Hyundai's deployment plan starts conservatively. Beginning in 2028, Atlas units at the Savannah plant — which builds the Ioniq 5 and Ioniq 9 electric vehicles — will take on parts sequencing tasks where safety and quality benefits are established. By 2030, the plan extends to component assembly and heavier, more repetitive work. Hyundai describes this as "human-centered automation": robots handle hazardous and physically demanding tasks while human workers train, oversee, and maintain the systems.

There is a measurable gap between that target and current production reality. Former employees have reported that Boston Dynamics is currently producing approximately four Atlas robots per month — a long climb toward 30,000 per year, and one that has reportedly contributed to executive-level friction inside the company as Hyundai pushes to accelerate the manufacturing ramp.

What the Competition Looks Like

Atlas is not the only humanoid robot approaching industrial deployment. Figure AI has run its robots at BMW's Spartanburg, South Carolina plant. Agility Robotics' Digit is in use at Amazon fulfillment centers. Tesla's Optimus is in internal factory testing. Apptronik's Apollo is being piloted at Mercedes-Benz facilities in Germany.

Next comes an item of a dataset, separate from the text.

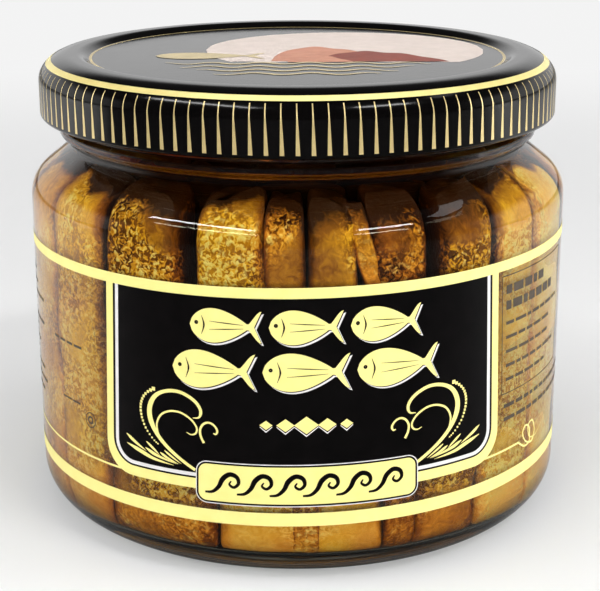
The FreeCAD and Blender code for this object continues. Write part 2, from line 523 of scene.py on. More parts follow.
# each ink: its darker and lighter colour, roughness, shine and metal
inks = {name: ink(name + "_ink", *look) for name, *look in (
    ("lid_gold", (0.60, 0.46, 0.20), (0.70, 0.55, 0.25), 0.3, 0.5, 0.3),
    ("lid_edge", (0.84, 0.70, 0.26), (0.90, 0.77, 0.30), 0.3, 0.5, 0.2),
    ("lid_pale", (0.68, 0.58, 0.52), (0.76, 0.65, 0.59), 0.45, 0.2),
    ("lid_salmon", (0.52, 0.22, 0.14), (0.61, 0.28, 0.18), 0.45, 0.2),
    ("lid_rust", (0.21, 0.04, 0.022), (0.28, 0.055, 0.03), 0.45, 0.2),
    ("cream", (0.91, 0.80, 0.265), (0.95, 0.84, 0.30), 0.45, 0.25),
    ("black", (0.003, 0.002, 0.0022), (0.006, 0.004, 0.0045), 0.4, 0.2),
    ("white", (0.74, 0.72, 0.71), (0.82, 0.80, 0.79), 0.45, 0.25),
    ("fine_dark", (0.055, 0.040, 0.028), (0.085, 0.065, 0.045), 0.5, 0.2),
)}

# ---------------- glass, oil and lid


def thread_bumps(angle, radius, height):
    """Pushes the finish wall out in a six-start thread: each ridge falls along its span."""
    share = (np.degrees(angle) - thread_from) % thread_pitch / thread_span
    ends = np.clip(np.minimum(share, 1 - share) / thread_taper, 0, 1)
    middle = thread_low + thread_fall * (1 - share) + thread_foot / 2
    ridge = 1 - ease(np.abs(height - middle) / (thread_foot / 2) - thread_crest)
    on_wall = (np.abs(radius - finish_radius) < 0.02) & (height > bead_top)
    return radius + on_wall * thread_reach * ends * ridge, height


def inside_outline(bite):
    """The inner face of the glass, moved out into it by a bite."""
    return [
        (0, base_glass + push_up_centre - bite, 0),
        (inner_radius + bite, base_glass - bite, inner_heel_round),
        (inner_radius + bite, inner_corner + bite / 2, shoulder_round - wall),
        (mouth_radius + bite, inner_neck + bite / 2, neck_fillet + wall),
    ]


def build_glass():
    """The jar: one outline from under the base, up the side, over the rim and down inside."""
    corners = [
        (0, push_up_centre, 0),
        (stand_ring_radius - push_up_run, push_up_edge, push_up_round),
        (stand_ring_radius, 0, push_up_round),
        (body_radius, 0, heel_round),
        (body_radius, shoulder_corner, shoulder_round),
        (neck_radius, neck_start, neck_fillet),
        (neck_radius, bead_bottom, bead_round),
        (bead_radius, bead_bottom + bead_slope, bead_round),
        (bead_radius, bead_top - bead_slope, bead_round),
        (finish_radius, bead_top, bead_round),
        (finish_radius, rim_height, rim_round),
        (mouth_radius, rim_height, rim_round),
    ]
    outline = rounded(corners + inside_outline(0)[::-1], 6.0, 0.8)
    piece = make_piece("clear_jar", [turned(outline, 240, thread_bumps)], clear_glass)
    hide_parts("glass_jar")


def build_oil():
    """The oil up to its level, with a small rise where it meets the glass."""
    top = [
        (mouth_radius + oil_bite, oil_level, 0.1),
        (mouth_radius - oil_rise_run, oil_level - oil_rise, oil_rise_round),
        (0, oil_level - oil_rise, 0),
    ]
    outline = rounded(inside_outline(oil_bite) + top, 5.0, 1.0)
    piece = make_piece("oil_fill", [turned(outline)], golden_oil)
    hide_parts("oil")


def lid_top(inset):
    """The lid's face from its middle to the skirt, moved in from the outer face by an inset."""
    shift = inset * math.tan(math.atan2(lid_crest - panel_height, ring_ramp) / 2)
    flat = rounded([
        (0, panel_height - inset, 0),
        (panel_radius + shift, panel_height - inset, ring_foot_round + inset),
        (panel_radius + ring_ramp + shift, lid_crest - inset, ring_crest_round - inset),
        (crest_radius, lid_crest - inset, 0),
    ], 4.0, 1.5)
    turn = np.radians(np.linspace(90, 0, 24))[1:]
    arc = np.stack([crest_radius + (lid_shoulder_run - inset) * np.cos(turn),
                    lid_crest - lid_shoulder_drop + (lid_shoulder_drop - inset) * np.sin(turn)], 1)
    return np.concatenate([flat, arc])


def lug_bumps(angle, radius, height):
    """Presses the curl in at six places, one under each ridge, to catch the thread."""
    half_pitch = thread_pitch / 2
    turn = (np.degrees(angle) - thread_from - lug_place + half_pitch) % thread_pitch - half_pitch
    along = 1 - ease((np.abs(turn) - lug_half) / lug_fade)
    inside_skirt = skirt_radius - curl_radius
    curl = (height < skirt_bottom + lug_height) & (radius < inside_skirt)
    depth = ease((inside_skirt - radius) / (curl_radius * 0.9))
    return radius - curl * along * depth * lug_reach, height


def build_lid():
    """The lid: under its face, round the curl, up the skirt and back over the top."""
    centre = np.array([skirt_radius - curl_radius, skirt_bottom + curl_radius])
    turn = np.radians(np.linspace(0, curl_turn, 34))[:, None]
    bend = np.concatenate([np.cos(turn), -np.sin(turn)], 1)
    inner, outer = lid_top(lid_sheet), lid_top(0)
    rolled_in = centre + bend * (curl_radius - lid_sheet)
    rolled_out = (centre + bend * curl_radius)[::-1]
    outline = np.concatenate([
        inner, straight(inner[-1], rolled_in[0], 0.6), rolled_in,
        rolled_out, straight(rolled_out[-1], outer[-1], 0.6), outer[::-1],
    ])
    made = turned(outline, shape=lug_bumps)
    piece = make_piece("twist_off_lid", [made], black_lacquer)
    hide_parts("lid")


build_glass()
build_oil()
build_lid()
sealing_ring = frame["nodes"]["sealing_ring"]
sealing_ring.data.materials.clear()
sealing_ring.data.materials.append(sealing_compound)

# ---------------- lid print

ink_lift = 0.012            # ink above the lacquer
wedge_count = 118           # strokes round the skirt


def off_lid(radius, lift):
    """Height of the lid's rounded edge at a radius, moved off the face by a lift."""
    share = np.clip((radius - crest_radius) / lid_shoulder_run, 0, 1)
    return lid_crest - lid_shoulder_drop * (1 - np.sqrt(1 - share ** 2)) + lift


def band_on_lid(inner, outer):
    """A printed ring on the lid between two radii, following its rounded edge."""
    radius = np.linspace(outer, inner, 8)[:, None]
    angle = np.linspace(0, FULL_TURN, ROUND_STEPS, endpoint=False)[None, :]
    height = np.where(radius < panel_radius, panel_height + ink_lift, off_lid(radius, ink_lift))
    return surface(round_jar(angle, radius + ink_lift * (radius > crest_radius), height), True)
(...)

What distinguishes Atlas in the current landscape is payload and joint range: 50 kg capacity and 56 degrees of freedom exceed competitors. Atlas is also the first of these platforms to have its full-body reinforcement learning methodology explained in public technical detail by the named engineers who built it.

The regulatory environment has not kept pace. The U.S. Occupational Safety and Health Administration has no regulations specific to humanoid robots operating in mixed human-robot environments. ISO 25785-1, a new safety standard specifically for dynamically stable walking robots, is currently under development; the working group that includes representatives from Agility Robotics, Boston Dynamics, and the A3 Association expects publication in 2026 or 2027 at the earliest.

The Labor Question

South Korea's Korean Metal Workers' Union, representing workers at Hyundai Motor facilities, issued a public statement in January 2026 declaring that Atlas will not be permitted to enter Hyundai factories without a labor-management agreement. The union cited the robot's anticipated cost — below two years of a manufacturing worker's wages — as evidence that management views Atlas as a labor cost reduction tool rather than a supplement to existing positions. "Keep in mind that not a single robot can enter the workplace without labor-management agreement," the union stated.

Hyundai Vice Chair Jaehoon Chang has maintained that human workers will shift to higher-value roles — training, supervising, and maintaining robotic systems — and that Atlas responds to chronic labor shortages in manufacturing rather than displacing existing positions. Both claims may prove accurate simultaneously: chronic shortages can be filled by robots while existing workers are still displaced when roles are eliminated rather than retrained into new ones.

The fridge video is a research milestone. But the training methodology it reveals — a robot that learns a new industrial task from a reference animation, generalizes beyond its training range, and deploys directly to physical hardware — is the more significant disclosure. How quickly it scales from four units a month to thirty thousand a year will determine whether this week's demonstration becomes a turning point in industrial labor or a data point in a much longer transition.